出典:『秋の「七草」「三草」に? キキョウ、フジバカマ絶滅の危機』丹波新聞
残念ですがこのままでは、遠くない未来に秋の三草・二草になってしまうかもしれませんね。
秋の七草を探したり飾ったりして、秋を楽しみながら、これから先も美しい自然を残せるように、身近な自然を大切に慈しんでいきたいですね。

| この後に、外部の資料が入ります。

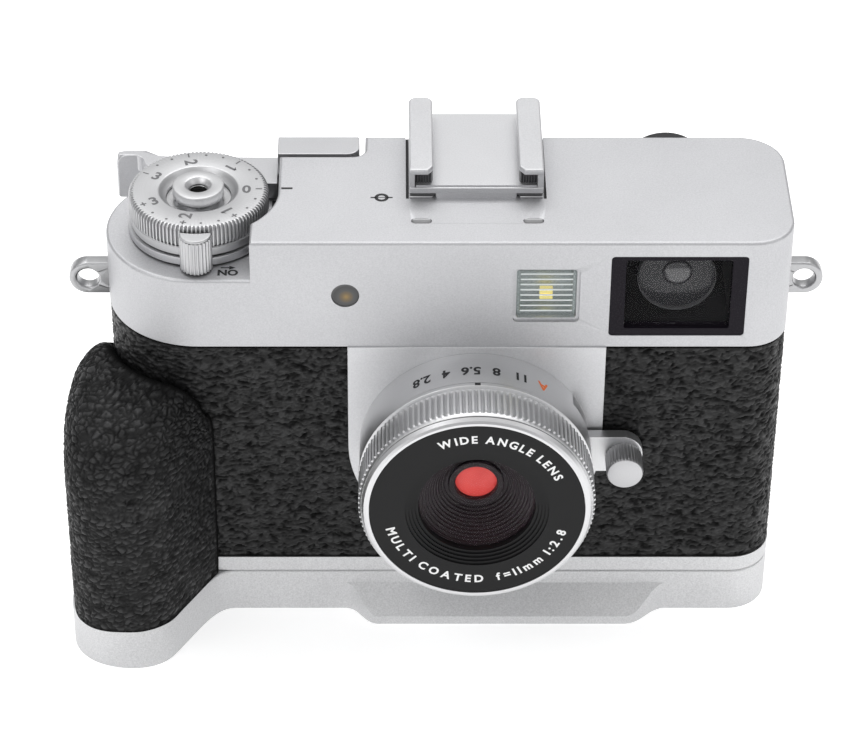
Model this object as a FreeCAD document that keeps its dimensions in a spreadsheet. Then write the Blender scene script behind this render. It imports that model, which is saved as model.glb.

【七十二候とは】 日本には、一年を4つに分けた「春夏秋冬」のほかに、一年を24等分し季節を表す「二十四節気」、さらに細かく一年を72等分した「七十二候」という暦があります。 七十二候は、四季折々のできごとをそのまま名前にしていて、5日ごとに新しい季節に移ります。 日本人は昔から、七十二候を田植えや稲刈りなど農耕の目安にし、節分やお彼岸、土用など季節の節目を知る暦として使っています。今では私たちの暮らしの中に溶け込み、馴染み深いものも少なくありません。また、七十二候では、植物や生き物たち、旬の食材などが紹介され、こまやかな季節の移ろいを感じるとることができます。 気候変動によって気候の変化も大きい現代には、少しずれているところもあるかもしれませんが、自然に寄り添う暮らしを思い出させてくれる知恵がいっぱいつまっています。 |
参考:白井明大・有賀一広(2020)『日本の七十二候を楽しむー旧暦のある暮らしー』角川書店.